• _Stated goal_:
Copy out, exactly and without additions, the lines from the one that contains "fillet(pin_ends.sort_by(lambda edge: (edge.center()" to the one that contains "for node in", both ends included.

• _Dataset excerpt_:
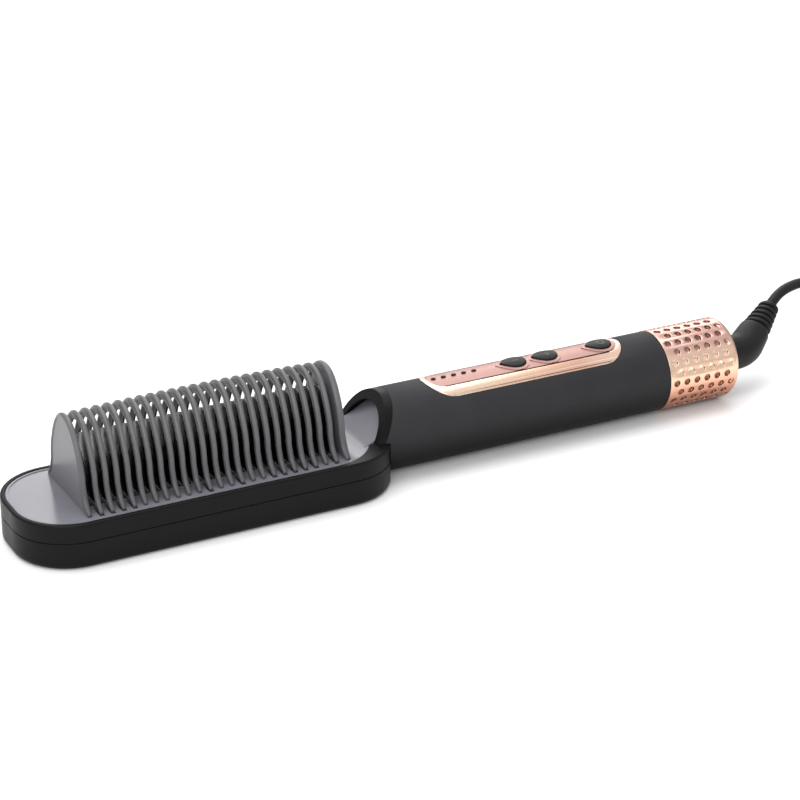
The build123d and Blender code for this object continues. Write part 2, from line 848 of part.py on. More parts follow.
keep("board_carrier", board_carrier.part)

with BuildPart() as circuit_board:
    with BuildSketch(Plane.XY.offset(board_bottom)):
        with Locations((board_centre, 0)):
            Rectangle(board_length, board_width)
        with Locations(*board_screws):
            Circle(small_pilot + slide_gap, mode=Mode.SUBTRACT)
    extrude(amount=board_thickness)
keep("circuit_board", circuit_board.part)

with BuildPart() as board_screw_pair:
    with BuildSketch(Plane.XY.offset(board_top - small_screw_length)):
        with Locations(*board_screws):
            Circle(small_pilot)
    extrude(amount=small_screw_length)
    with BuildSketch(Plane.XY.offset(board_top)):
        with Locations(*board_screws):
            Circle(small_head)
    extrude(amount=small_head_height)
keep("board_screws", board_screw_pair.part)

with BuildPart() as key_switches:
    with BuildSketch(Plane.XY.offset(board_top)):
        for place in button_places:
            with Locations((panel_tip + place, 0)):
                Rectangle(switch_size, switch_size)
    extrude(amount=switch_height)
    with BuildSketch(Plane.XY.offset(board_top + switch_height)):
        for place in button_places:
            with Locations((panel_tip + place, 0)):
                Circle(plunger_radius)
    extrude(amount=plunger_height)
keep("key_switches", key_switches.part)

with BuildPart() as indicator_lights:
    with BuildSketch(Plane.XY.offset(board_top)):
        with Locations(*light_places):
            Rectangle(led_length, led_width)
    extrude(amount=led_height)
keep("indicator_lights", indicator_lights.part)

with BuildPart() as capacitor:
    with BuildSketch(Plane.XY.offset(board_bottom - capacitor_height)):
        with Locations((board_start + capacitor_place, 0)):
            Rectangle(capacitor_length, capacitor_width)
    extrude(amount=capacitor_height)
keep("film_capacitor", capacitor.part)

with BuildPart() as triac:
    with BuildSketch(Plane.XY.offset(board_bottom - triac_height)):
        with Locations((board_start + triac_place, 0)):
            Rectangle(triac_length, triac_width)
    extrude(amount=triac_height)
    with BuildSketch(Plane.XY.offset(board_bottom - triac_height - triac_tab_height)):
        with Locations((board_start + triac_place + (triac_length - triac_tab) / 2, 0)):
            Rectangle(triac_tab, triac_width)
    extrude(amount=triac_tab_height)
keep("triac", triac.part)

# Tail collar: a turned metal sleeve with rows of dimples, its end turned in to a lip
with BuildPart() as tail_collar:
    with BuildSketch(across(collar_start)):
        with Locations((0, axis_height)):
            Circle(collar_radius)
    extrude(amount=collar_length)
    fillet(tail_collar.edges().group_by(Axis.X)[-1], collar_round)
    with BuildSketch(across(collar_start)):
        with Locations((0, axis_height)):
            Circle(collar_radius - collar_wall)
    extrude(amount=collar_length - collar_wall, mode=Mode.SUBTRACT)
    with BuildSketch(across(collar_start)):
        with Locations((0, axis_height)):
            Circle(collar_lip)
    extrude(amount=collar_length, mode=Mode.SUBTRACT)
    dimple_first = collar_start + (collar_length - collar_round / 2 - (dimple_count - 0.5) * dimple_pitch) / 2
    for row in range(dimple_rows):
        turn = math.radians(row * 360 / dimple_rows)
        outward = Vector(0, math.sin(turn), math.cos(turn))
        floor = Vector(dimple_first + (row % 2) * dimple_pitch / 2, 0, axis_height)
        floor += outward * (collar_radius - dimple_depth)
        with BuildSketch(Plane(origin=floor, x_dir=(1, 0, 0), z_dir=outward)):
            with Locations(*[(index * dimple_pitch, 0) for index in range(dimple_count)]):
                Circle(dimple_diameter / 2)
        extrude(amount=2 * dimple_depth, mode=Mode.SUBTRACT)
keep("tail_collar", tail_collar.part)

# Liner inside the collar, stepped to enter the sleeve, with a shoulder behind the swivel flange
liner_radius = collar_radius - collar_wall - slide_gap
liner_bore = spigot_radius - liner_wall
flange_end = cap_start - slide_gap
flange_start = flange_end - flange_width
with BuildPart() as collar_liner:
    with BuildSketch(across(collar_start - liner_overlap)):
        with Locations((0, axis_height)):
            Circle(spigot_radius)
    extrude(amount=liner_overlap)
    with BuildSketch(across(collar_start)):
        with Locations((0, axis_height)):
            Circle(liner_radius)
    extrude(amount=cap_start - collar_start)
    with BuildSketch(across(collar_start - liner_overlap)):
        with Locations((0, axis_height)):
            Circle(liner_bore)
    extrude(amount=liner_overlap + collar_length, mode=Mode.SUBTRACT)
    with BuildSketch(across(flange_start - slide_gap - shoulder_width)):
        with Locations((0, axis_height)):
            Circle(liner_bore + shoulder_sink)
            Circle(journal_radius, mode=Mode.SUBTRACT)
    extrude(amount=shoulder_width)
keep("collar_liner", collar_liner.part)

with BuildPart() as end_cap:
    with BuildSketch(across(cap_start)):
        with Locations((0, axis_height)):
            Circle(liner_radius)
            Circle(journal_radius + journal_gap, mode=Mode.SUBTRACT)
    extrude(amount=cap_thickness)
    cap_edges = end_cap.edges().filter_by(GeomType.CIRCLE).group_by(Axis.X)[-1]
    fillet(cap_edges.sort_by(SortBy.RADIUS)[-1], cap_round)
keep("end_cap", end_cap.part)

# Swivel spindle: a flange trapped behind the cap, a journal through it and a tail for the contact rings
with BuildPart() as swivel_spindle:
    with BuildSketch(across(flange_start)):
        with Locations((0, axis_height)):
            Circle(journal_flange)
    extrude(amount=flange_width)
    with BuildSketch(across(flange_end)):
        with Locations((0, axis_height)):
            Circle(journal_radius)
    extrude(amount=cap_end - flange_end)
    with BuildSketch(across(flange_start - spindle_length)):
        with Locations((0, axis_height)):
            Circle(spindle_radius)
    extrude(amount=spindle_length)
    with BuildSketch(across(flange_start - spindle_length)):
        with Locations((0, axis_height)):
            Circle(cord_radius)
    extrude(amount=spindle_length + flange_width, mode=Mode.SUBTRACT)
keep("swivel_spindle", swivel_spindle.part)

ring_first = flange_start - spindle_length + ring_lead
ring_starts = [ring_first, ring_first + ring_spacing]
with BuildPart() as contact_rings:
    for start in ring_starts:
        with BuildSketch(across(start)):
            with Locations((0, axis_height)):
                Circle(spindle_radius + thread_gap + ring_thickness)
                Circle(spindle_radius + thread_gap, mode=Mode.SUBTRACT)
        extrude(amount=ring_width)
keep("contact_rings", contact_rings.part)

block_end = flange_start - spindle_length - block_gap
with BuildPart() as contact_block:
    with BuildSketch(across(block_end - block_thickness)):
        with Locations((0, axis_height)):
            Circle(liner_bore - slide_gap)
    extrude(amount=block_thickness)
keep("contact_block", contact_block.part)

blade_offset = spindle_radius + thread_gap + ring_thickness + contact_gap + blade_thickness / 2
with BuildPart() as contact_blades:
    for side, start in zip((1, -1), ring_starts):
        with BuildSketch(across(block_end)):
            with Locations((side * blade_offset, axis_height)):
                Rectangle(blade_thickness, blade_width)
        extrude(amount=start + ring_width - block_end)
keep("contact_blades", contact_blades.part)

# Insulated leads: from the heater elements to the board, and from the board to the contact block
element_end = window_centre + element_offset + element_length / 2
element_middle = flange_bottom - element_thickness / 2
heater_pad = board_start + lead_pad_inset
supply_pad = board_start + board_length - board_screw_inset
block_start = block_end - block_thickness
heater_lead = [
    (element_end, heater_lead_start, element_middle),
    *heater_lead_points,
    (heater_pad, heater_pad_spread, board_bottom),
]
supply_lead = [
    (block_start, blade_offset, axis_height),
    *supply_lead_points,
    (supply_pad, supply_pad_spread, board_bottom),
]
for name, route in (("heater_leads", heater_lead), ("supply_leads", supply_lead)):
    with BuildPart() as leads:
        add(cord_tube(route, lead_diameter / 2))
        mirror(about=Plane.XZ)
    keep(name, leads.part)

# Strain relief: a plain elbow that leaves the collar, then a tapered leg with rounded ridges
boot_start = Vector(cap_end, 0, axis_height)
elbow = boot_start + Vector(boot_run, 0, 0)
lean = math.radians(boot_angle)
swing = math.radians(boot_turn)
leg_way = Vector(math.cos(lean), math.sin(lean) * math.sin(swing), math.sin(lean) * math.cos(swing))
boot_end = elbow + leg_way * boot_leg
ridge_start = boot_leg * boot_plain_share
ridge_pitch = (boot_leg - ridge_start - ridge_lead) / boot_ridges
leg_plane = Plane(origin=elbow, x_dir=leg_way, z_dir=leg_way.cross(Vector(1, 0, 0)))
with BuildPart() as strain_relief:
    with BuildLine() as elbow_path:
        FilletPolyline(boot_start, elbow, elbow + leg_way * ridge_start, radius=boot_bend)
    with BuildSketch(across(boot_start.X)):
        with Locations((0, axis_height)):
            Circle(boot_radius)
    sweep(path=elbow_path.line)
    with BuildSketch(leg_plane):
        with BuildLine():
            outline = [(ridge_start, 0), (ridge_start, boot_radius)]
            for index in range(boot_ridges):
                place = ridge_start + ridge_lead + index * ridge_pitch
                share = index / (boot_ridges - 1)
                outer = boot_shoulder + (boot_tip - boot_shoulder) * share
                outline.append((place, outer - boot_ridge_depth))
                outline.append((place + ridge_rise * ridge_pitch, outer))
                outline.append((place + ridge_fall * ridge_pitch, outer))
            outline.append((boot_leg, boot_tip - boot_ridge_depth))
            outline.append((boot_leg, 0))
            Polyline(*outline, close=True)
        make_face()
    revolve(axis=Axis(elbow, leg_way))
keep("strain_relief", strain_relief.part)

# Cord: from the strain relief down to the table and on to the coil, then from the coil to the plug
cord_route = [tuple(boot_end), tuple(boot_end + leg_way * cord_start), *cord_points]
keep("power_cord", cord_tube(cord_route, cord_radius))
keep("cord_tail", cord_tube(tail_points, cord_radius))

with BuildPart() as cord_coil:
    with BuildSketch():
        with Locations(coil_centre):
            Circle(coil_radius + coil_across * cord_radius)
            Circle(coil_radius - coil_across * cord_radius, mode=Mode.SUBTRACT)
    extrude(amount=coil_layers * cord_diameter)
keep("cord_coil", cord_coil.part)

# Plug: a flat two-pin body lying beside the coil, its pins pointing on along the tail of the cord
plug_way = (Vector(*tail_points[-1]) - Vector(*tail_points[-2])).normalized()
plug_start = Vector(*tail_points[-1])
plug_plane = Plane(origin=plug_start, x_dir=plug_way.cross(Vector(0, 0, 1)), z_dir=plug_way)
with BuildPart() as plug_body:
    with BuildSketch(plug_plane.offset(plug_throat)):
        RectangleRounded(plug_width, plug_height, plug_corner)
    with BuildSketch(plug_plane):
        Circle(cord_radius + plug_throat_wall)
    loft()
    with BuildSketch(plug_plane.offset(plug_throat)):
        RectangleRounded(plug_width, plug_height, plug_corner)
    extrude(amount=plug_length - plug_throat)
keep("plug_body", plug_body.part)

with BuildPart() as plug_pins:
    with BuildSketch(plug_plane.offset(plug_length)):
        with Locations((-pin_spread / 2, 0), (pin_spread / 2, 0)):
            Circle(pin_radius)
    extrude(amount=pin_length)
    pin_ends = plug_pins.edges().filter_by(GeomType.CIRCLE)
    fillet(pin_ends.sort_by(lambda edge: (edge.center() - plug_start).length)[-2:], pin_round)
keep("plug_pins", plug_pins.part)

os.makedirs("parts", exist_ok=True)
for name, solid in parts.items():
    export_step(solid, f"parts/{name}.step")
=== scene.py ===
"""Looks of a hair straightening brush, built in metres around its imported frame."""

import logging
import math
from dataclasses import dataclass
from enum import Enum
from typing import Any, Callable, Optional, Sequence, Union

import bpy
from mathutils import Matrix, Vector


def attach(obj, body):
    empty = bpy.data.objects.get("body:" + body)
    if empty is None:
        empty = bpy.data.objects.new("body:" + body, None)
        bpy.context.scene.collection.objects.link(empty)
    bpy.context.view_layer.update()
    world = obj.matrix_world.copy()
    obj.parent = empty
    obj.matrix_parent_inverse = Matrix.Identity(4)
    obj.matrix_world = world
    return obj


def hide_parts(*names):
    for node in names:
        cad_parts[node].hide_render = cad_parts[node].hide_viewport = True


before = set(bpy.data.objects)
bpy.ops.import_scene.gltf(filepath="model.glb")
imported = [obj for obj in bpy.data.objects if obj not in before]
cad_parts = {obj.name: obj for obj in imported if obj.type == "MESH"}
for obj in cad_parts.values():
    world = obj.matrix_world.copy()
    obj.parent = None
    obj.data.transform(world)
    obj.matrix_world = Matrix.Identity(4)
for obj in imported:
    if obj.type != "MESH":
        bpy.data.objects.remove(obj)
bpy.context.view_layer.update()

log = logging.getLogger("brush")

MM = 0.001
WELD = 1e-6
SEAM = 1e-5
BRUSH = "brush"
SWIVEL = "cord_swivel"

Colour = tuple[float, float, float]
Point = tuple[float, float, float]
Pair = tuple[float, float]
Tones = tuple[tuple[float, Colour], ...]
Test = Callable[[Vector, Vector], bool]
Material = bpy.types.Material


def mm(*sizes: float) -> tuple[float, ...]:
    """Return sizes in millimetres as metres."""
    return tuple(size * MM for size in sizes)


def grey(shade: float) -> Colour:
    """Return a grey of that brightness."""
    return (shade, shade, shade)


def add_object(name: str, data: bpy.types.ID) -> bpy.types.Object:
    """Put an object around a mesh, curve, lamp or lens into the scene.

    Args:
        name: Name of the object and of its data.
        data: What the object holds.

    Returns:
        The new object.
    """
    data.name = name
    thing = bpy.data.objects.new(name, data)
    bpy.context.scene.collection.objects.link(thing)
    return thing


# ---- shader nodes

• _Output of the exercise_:
    fillet(pin_ends.sort_by(lambda edge: (edge.center() - plug_start).length)[-2:], pin_round)
keep("plug_pins", plug_pins.part)

os.makedirs("parts", exist_ok=True)
for name, solid in parts.items():
    export_step(solid, f"parts/{name}.step")
=== scene.py ===
"""Looks of a hair straightening brush, built in metres around its imported frame."""

import logging
import math
from dataclasses import dataclass
from enum import Enum
from typing import Any, Callable, Optional, Sequence, Union

import bpy
from mathutils import Matrix, Vector


def attach(obj, body):
    empty = bpy.data.objects.get("body:" + body)
    if empty is None:
        empty = bpy.data.objects.new("body:" + body, None)
        bpy.context.scene.collection.objects.link(empty)
    bpy.context.view_layer.update()
    world = obj.matrix_world.copy()
    obj.parent = empty
    obj.matrix_parent_inverse = Matrix.Identity(4)
    obj.matrix_world = world
    return obj


def hide_parts(*names):
    for node in names:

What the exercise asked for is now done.